How do I get this on my computer?

Supported distros

  • Arch Linux: Use packaging/arch-linux/PKGBUILD to compile and install this package like anything else you'd find in the AUR.
  • OpenSUSE: Use OBS or the files in packaging/opensuse/.

Manually

Building

Make sure you have rust and cargo installed.

cd 'application'
cargo build --release

Installation

Copy ambient-kb to /usr/local/bin.

If your system uses systemd, copy configuration/systemd/ambient-kb.service to /etc/systemd/system/.

If you have AppArmor installed, copy configuration/apparmor/usr.bin.ambient-kb to /etc/apparmor.d/.

Usage

Make sure you either (a) have the Pop!_OS kernel or (b) have system76-acpi-dkms installed. This application depends on interfaces that these expose in sysfs. You also have to be running an X11 session; this application depends on X to grab the screen, which it needs to do in order to calculate the color of your keyboard.

Execute the binary you installed, as root: ambient-kb. (You have to run this as root or it won't work, since it needs write access to a "file" in /sys.)

Helptext

ambient-kb X.Y.Z

USAGE:
    ambient-kb [FLAGS] [OPTIONS]

FLAGS:
    -h, --help       Prints help information
    -V, --version    Prints version information
    -v, --verbose    Prints the color being assigned to the keyboard

OPTIONS:
    -d, --divisor <divisor>      Only processes every n pixels [default: 30]
    -f, --fps <fps>              Runs this many times per second [default: 20]
    -n, --niceness <niceness>    The priority to run at [default: 19]

systemd

This application comes with a systemd service that allows you to automatically start this application at boot.

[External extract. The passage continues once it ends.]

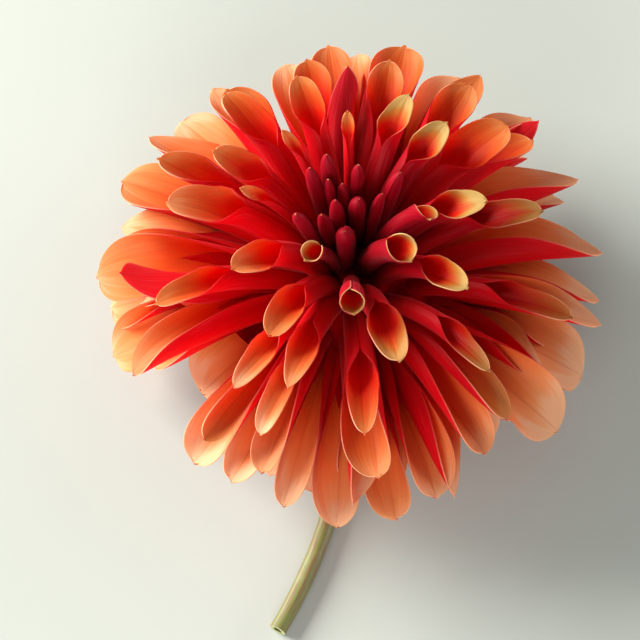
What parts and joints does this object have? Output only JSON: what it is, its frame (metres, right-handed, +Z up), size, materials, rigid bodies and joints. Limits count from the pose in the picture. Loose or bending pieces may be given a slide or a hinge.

Unfortunately, the way this is currently implemented is... not great, so it may not work for you; and it will ONLY work for single-user systems at present: so if you have anything else under /home/, don't enable this service. That said, if you do have a single-user system and want to try it out, just run the following as root: systemctl enable ambient-kb.

AppArmor

The AppArmor profile you installed should automatically take effect if you have AppArmor installed and set to "enforcing".

This profile will prevent this application from accessing any file other than the handful I have explicitly enumerated; thus dramatically mitigating the impact of any potential security vulnerabilities. This is important for any application you're planning to run 24/7 as root.